WORK REQUIRED:
Restate the entire listing word for word.

DATA SEGMENT:
- - - - -
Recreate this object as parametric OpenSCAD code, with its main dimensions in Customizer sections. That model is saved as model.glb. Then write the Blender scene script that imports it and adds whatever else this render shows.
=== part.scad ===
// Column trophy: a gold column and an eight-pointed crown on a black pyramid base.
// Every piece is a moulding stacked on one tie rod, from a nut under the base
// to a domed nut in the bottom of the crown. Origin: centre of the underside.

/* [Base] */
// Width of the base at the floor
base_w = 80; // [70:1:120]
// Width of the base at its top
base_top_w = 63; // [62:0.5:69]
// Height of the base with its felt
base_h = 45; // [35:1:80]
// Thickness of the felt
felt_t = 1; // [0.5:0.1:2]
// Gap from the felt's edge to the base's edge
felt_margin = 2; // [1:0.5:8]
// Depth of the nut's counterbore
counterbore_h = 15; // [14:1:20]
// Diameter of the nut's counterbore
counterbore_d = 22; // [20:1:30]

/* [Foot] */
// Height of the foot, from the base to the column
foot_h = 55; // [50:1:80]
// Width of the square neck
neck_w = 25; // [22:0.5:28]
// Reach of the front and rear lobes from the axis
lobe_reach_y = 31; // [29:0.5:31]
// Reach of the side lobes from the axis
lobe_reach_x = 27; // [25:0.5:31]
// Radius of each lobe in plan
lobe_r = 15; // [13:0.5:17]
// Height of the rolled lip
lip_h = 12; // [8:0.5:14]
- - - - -
ANSWER TO THE PROBLEM:
Recreate this object as parametric OpenSCAD code, with its main dimensions in Customizer sections. That model is saved as model.glb. Then write the Blender scene script that imports it and adds whatever else this render shows.
=== part.scad ===
// Column trophy: a gold column and an eight-pointed crown on a black pyramid base.
// Every piece is a moulding stacked on one tie rod, from a nut under the base
// to a domed nut in the bottom of the crown. Origin: centre of the underside.

/* [Base] */
// Width of the base at the floor
base_w = 80; // [70:1:120]
// Width of the base at its top
base_top_w = 63; // [62:0.5:69]
// Height of the base with its felt
base_h = 45; // [35:1:80]
// Thickness of the felt
felt_t = 1; // [0.5:0.1:2]
// Gap from the felt's edge to the base's edge
felt_margin = 2; // [1:0.5:8]
// Depth of the nut's counterbore
counterbore_h = 15; // [14:1:20]
// Diameter of the nut's counterbore
counterbore_d = 22; // [20:1:30]

/* [Foot] */
// Height of the foot, from the base to the column
foot_h = 55; // [50:1:80]
// Width of the square neck
neck_w = 25; // [22:0.5:28]
// Reach of the front and rear lobes from the axis
lobe_reach_y = 31; // [29:0.5:31]
// Reach of the side lobes from the axis
lobe_reach_x = 27; // [25:0.5:31]
// Radius of each lobe in plan
lobe_r = 15; // [13:0.5:17]
// Height of the rolled lip
lip_h = 12; // [8:0.5:14]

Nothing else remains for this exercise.